The Senate Labor and Industrial Relations Committee has approved by a 5-1 vote Senate Bill 217 by State Sen. A.G. Crowe (R-Slidell) which would allow charter schools to refuse to admit students on the basis of their ability to speak English, their sexual orientation or other unspecified factors.
In what must qualify as one of the more asinine comments coming out of the current session, Crowe said the intent of his bill is to prevent bans by executive branch agencies and local governments on discrimination against characteristics not listed in state law as a condition for private companies to do business with their agencies.
Wait. What? Is Sen. A.G. Crowe really advocating a return to Jim Crow?
Apparently so and so are four of the remaining six members. Sen. Dan Martiny (R-Metairie) was not around for the final vote.
Voting in favor, besides committee Chairman Crowe were Sens. Bob Kostelka (R-Monroe), Barrow Peacock (R-Bossier City), Neil Riser (R-Columbia), and Ronnie Johns (R-Lake Charles).
Of the six Republicans on the committee, only Peacock received no significant campaign contributions from either Gov. Bobby Jindal’s campaign or from corporations affiliated with the American Legislative Exchange Council (ALEC).
ALEC is an organization which denies it is a lobbyist, but, headed by Koch Industries, it includes dozens of large national and multi-national corporations who meet with state legislators on a regular basis to draft legislation for state lawmakers to take back home with them for enactment.
Invariably those laws favor corporate tax breaks and cuts to state employee benefits. ALEC also promotes widespread privatization of heretofore public services and advocates school vouchers and private and charter schools over traditional public schools.
It’s really amazing what a little largesse in the right places can do.
Crowe, Kostelka, Riser, Johns and Martiny each received $2,500 from Jindal’s campaign fund in 2011 and the same five received numerous campaign contributions from ALEC-affiliated corporations.
Perhaps Jindal and some of those corporations should demand a pro rata rebate from Martiny for his failure to vote on the bill.
The state Department of Education contracts with those seeking charter schools were the chief examples cited during testimony for Senate Bill 217. Gov. Bobby Jindal did not respond to requests for comment about calls to unilaterally strip the anti-discriminatory language from the department’s contract criteria.
Sen. Ed Murray, the only committee member to vote no on the measure, said the possibility of SB217 becoming law and negating the anti-discriminatory prohibitions in charter school contracts is “really scary.”
Is it really true that Sen. Murray is the only member of the committee to understand that?
“I can’t believe that at the same time we as a Legislature are passing bills that .… allow charter schools to deny admission based solely on a child’s ability to speak English well enough or play basketball well enough,” Murray said.

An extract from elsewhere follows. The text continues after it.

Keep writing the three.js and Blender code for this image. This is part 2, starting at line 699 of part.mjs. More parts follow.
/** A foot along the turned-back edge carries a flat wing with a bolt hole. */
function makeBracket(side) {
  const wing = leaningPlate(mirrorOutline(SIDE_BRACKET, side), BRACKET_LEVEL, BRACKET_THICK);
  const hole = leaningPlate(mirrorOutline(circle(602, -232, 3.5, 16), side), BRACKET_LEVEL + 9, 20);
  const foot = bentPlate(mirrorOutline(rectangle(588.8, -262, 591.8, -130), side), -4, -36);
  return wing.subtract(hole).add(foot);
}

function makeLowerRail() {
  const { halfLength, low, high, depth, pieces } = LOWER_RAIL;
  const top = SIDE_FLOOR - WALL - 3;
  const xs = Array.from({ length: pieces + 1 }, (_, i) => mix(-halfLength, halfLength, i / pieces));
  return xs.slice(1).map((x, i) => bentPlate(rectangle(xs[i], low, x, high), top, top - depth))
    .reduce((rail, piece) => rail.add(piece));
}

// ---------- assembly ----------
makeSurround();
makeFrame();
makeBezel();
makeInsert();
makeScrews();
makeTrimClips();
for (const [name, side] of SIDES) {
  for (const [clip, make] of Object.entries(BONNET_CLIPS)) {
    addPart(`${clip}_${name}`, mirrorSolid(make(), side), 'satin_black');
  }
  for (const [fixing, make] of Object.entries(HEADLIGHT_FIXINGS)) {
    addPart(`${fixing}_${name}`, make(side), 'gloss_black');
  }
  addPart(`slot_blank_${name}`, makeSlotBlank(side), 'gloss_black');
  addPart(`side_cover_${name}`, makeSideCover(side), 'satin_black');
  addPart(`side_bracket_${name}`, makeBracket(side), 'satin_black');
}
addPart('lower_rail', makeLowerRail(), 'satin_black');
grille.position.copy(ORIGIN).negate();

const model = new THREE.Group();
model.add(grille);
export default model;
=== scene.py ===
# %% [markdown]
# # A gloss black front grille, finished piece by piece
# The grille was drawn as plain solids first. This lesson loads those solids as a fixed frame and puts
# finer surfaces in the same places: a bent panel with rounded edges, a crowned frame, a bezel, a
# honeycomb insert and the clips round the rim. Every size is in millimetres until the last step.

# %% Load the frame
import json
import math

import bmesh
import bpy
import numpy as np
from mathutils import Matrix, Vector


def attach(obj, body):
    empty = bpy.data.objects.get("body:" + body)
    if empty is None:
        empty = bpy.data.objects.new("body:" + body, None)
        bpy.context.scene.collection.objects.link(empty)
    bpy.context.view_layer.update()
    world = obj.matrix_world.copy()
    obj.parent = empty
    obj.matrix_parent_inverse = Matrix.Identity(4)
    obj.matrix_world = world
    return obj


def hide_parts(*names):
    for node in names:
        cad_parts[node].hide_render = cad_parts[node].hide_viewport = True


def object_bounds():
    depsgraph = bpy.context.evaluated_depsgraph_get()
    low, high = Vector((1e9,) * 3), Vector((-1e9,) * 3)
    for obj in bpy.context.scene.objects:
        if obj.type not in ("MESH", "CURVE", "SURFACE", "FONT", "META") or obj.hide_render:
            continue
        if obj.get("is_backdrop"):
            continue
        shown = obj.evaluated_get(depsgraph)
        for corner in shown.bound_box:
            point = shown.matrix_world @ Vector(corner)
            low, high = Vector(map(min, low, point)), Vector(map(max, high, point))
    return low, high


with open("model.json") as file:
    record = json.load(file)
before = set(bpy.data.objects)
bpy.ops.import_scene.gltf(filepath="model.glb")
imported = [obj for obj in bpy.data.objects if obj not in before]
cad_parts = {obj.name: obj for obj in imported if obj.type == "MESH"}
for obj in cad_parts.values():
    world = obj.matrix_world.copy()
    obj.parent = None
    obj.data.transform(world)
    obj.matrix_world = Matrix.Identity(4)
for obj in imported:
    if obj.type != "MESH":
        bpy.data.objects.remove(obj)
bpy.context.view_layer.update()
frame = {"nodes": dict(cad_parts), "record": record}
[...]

“The focus is really simple,” Crowe said. “It says stick to the law.”
State law currently forbids discrimination on the basis of race, religion, national ancestry, age, sex or disability but the Department of Education has expanded that to include sex ethnicity, sexual orientation, athletic performance and special need proficiency in the English language or in a foreign language.
Leslie Ellison, of New Orleans, testified she refused to sign a charter school contract with the Department of Education because it required her company to not discriminate against gays, as well as other criteria not listed in state law. She said the department does not have the right to insert its own opinions into a state contract.
Louisiana Family Forum head Gene Mills a message was being sent for Jindal to strip the provision from his Education Department’s contract criteria. Louisiana Family Forum is a coalition of religious groups that lobby the legislature on issues such as teen abstinence and other social issues.
Neither Jindal nor State Superintendent of Education John White responded to requests for comment about the policy but Jindal press secretary Frank Collins said, “We’re against discrimination, but we don’t believe in special protections or rights.”
Education Department spokesperson Rene Greer said the charter authorization provision was under review by the department.
Someone whose name is long since forgotten once said you get what you pay for and apparently ALEC and Jindal are getting their money’s worth from Louisiana legislators they bought…er, supported.